The concept of indigeneity, and the discrimination which accompanies it, fuels intercommunal (including sometimes religious) tension and conflict in less obvious ways as well.  As discussed above, some local officials abuse their responsibility to issue indigene certificates by discriminating against people who are religiously or ethnically different from themselves.  Such practices are particularly rife in Kaduna State, where already explosive interreligious tensions have been made worse by local officials’ improper refusal to issue indigene certificates to people who do not adhere to their religion.101

Such controversies lend credence to the widespread notion that politicians and civil servants at all levels routinely discriminate against any Nigerian who does not share their ethnic background and religion.  While it is impossible to state with certainty precisely how much truth there is in this belief, one Kaduna-based activist pointed out that because so many people believe it to be true, “Everyone in Nigeria claims to be marginalized in one way or another.”102  In the troubled Delta State city of Warri, a long-running dispute between three ethnic groups over who the rightful “owners” of the community are has turned violent in recent years largely because of a widely-held belief on all sides that there is no way to escape poverty without winning that argument.103

Political and religious leaders are often accused of pandering to these sentiments in order to deflect attention and blame away from their own dismal records as public servants or to curry political favor with one group by playing it off against another.104  As one prominent imam in Kaduna put it, giving voice to an accusation leveled by many other community leaders interviewed by Human Rights Watch, “When they have achieved nothing, when they have nothing to offer, they talk about indigene-settler issues.”105

Others go further still, accusing some segments of the political elite of actively trying to provoke intercommunal crises through their irresponsible use of indigeneity-related rhetoric in the hope that they can then exploit heightened intercommunal tensions for their own political gain, or as a way to demonstrate their political power to the federal government.  One prominent Hausa civil society figure told Human Rights Watch, “Indigene and non-indigene is a distinction used to manipulate the minds of the people and drag them into crisis, just like religion and ethnicity.  [The elites] use this to drag innocent people into war with their neighbors.”106  Nigerian President Obasanjo himself has voiced similar sentiments, stating on one occasion that the issue of indigeneity is used to manipulate people into serving as “foot-soldiers to the designs and machinations of power-seekers.”107




[95] “Violence Left 3 Million Bereft in Past 7 Years, Nigeria Reports,” Reuters, March 14, 2006.

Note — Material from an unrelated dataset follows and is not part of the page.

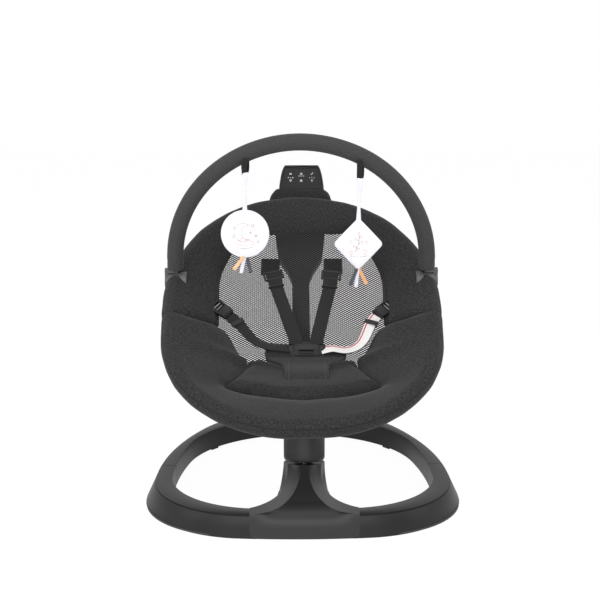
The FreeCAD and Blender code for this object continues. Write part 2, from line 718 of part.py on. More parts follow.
back = math.radians(size("back_angle"))
back_way = Vector(0, math.cos(back), math.sin(back))
back_out = Vector(0, math.sin(back), -math.cos(back))
crease = Vector(0, -size("crease_y"), size("crease_z"))


def behind_mesh(distance, depth):
    """A point in the middle plane, up the back from the crease and behind the mesh."""
    return crease + back_way * distance + back_out * depth


spine_mid = size("back_gap + spine_thick / 2")
half_thick = size("spine_thick / 2")
bar_mid = size("spine_low + spine_thick / 2")
bend_up = (bar_mid - behind_mesh(0, spine_mid).z) / math.sin(back)
bend = behind_mesh(bend_up, spine_mid)


def make_spine():
    """The cradle's spine: level under the seat, then up behind the back."""
    front = -size("spine_front")
    lean_in = half_thick / math.cos(back / 2)
    bisector = Vector(0, math.sin(back / 2), -math.cos(back / 2))
    under, over = bend + bisector * lean_in, bend - bisector * lean_in
    top = bend + back_way * size("spine_rise")
    low_top, high_top = top + back_out * half_thick, top - back_out * half_thick
    profile = [(front, bar_mid - half_thick), (under.y, under.z), (low_top.y, low_top.z),
               (high_top.y, high_top.z), (over.y, over.z), (front, bar_mid + half_thick)]
    bar = prism(profile, size("spine_width / 2"))
    wide = size("cheek_gap / 2") - 0.3
    lug = rod(pivot - X_AXIS * wide, pivot + X_AXIS * wide, size("lug_radius"))
    hole = rod(pivot - X_AXIS * 40, pivot + X_AXIS * 40, size("pin_radius + running_gap"))
    free_form("spine", bar.fuse(lug).cut(hole).removeSplitter())


make_spine()


def across_back(distance, depth, half_width, thick):
    """A rectangle across the back, to loft the head of the spine through."""
    middle = behind_mesh(distance, depth)
    corners = [middle + X_AXIS * half_width * i + back_out * thick * j
               for i, j in ((-1, 0), (1, 0), (1, 1), (-1, 1))]
    return Part.makePolygon(corners + corners[:1])


def make_spine_head():
    """The spine's wide upper end: a front and a rear shell, meeting in its middle plane."""
    start = bend_up + size("spine_rise") + 0.2
    length = size("spine_head_length")
    wide = size("spine_head_width / 2")
    steps = [(0, size("spine_width / 2")), (0.14, wide * 0.55), (0.3, wide * 0.9), (0.5, wide),
             (1, wide * 1.16)]
    clear = 0.1
    for label, depth, thick in (("spine_head_front", spine_mid - clear, -half_thick + clear),
                                ("spine_head_rear", spine_mid + clear, half_thick - clear)):
        wires = [across_back(start + share * length, depth, half, thick) for share, half in steps]
        free_form(label, Part.makeLoft(wires, True, True))


make_spine_head()

rim = outline(size("rim_half_width"), -size("rim_front"), size("rim_rear"), size("rim_lead"),
              size("rim_front_radius"), size("rim_corner_radius"),
              size("rim_side_front_radius"), size("rim_side_radius"))
rim_place = Placement(Vector(0, 0, size("rim_mid_z")), Rotation(X_AXIS, size("rim_tilt")))
rim_tilt = math.radians(size("rim_tilt"))


def rim_piece(start, stop, outer, inner=0.0):
    """A round tube, or a roll with a tunnel, along the rim between two normal angles."""
    path = stretch(rim, start, stop)
    begin = path[0].Vertexes[0].Point
    tangent = path[0].tangentAt(path[0].FirstParameter)
    solids = []
    for radius in (outer, inner):
        if radius > 0:
            ring = Part.Wire(Part.makeCircle(radius, begin, tangent))
            solids.append(Part.Wire(path).makePipeShell([ring], True, True))
    return solids[0].cut(solids[1]) if len(solids) == 2 else solids[0]


def in_rim_plane(shape):
    shape.Placement = rim_place.multiply(shape.Placement)
    return shape


def on_rim(angle):
    """The point of the rim's middle line at a normal angle, in the part's frame."""
    arc = next(a for a in rim[5:10] if a[3] <= angle <= a[4])
    return rim_place.multVec(on_arc(arc, angle))


hub_station = size("hub_y") / math.cos(rim_tilt)
hub_angle = angle_at(rim, hub_station)
corner_end, head_start = rim[6][4], rim[9][3]
hub_span = math.degrees(size("hub_radius + hub_slit") / rim[8][2])
seam = 0.05


def make_rim():
    tube, bore = size("tube_radius"), size("tube_radius - tube_wall")
    roll, tunnel = size("roll_radius"), size("tube_radius + roll_gap")
    clamp = size("clamp_half + soft_gap")
    front_span = (-180 - corner_end + seam, corner_end - seam)
    for label, spans in (
            ("frame_tube_front", [front_span]),
            ("frame_tubes_side", [(corner_end + seam, head_start - seam),
                                  (180 - head_start + seam, 180 - corner_end - seam)]),
            ("frame_tube_head", [(head_start + seam, 180 - head_start - seam)])):
        tubes = [in_rim_plane(rim_piece(start, stop, tube, bore)) for start, stop in spans]
        free_form(label, Part.makeCompound(tubes))
    collar = size("collar_half + soft_gap")
    head_notch = box(Vector(-clamp, size("rim_rear") - 60, -60),
                     Vector(clamp, size("rim_rear") + 60, 60))
    head_notch = head_notch.fuse(box(Vector(-collar, size("rim_rear - tube_radius"), -60),
                                     Vector(collar, size("rim_rear") + 60, 60)))
    front_notch = box(Vector(-clamp, -size("rim_front") - 60, -60),
                      Vector(clamp, -size("rim_front") + 60, 0))
    front = rim_piece(*front_span, roll, tunnel).cut(front_notch)
    head = rim_piece(hub_angle + hub_span, 180 - hub_angle - hub_span, roll, tunnel)
    sides = [rim_piece(corner_end + seam, hub_angle - hub_span, roll, tunnel),
             rim_piece(180 - hub_angle + hub_span, 180 - corner_end - seam, roll, tunnel)]
    free_form("front_roll", in_rim_plane(front))
    free_form("head_roll", in_rim_plane(head.cut(head_notch)))
    free_form("side_rolls", Part.makeCompound([in_rim_plane(side) for side in sides]))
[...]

[96] See below, Section VII, Plateau State Case Study.

[97] Johannes Harnischfeger, “Sharia and Control Over Territory: Conflicts Between ‘Settlers’ and ‘Indigenes’ in Nigeria,” African Affairs 103/412, p. 436.

[98] Human Rights Watch interview, Ibadan, November 4, 2005.

[99] Seeabove, Section V.

[100] Seebelow, Section VII.

[101] See below, Section VII, Kaduna State case study.

[102] Human Rights Watch interview with Lydia Umar, Kaduna, November 14, 2005.

[103] See below, Section VII, Warri case study.

[104] See below, Section VII, Plateau State case study.

[105] Human Rights Watch interview, Kaduna, November 9, 2005.

[106] Human Rights Watch interview, Kaduna, November 14, 2005.

[107] “President blames unrest in Nigeria on power-seekers, mind-set,” Agence France-Presse, January 25, 2002.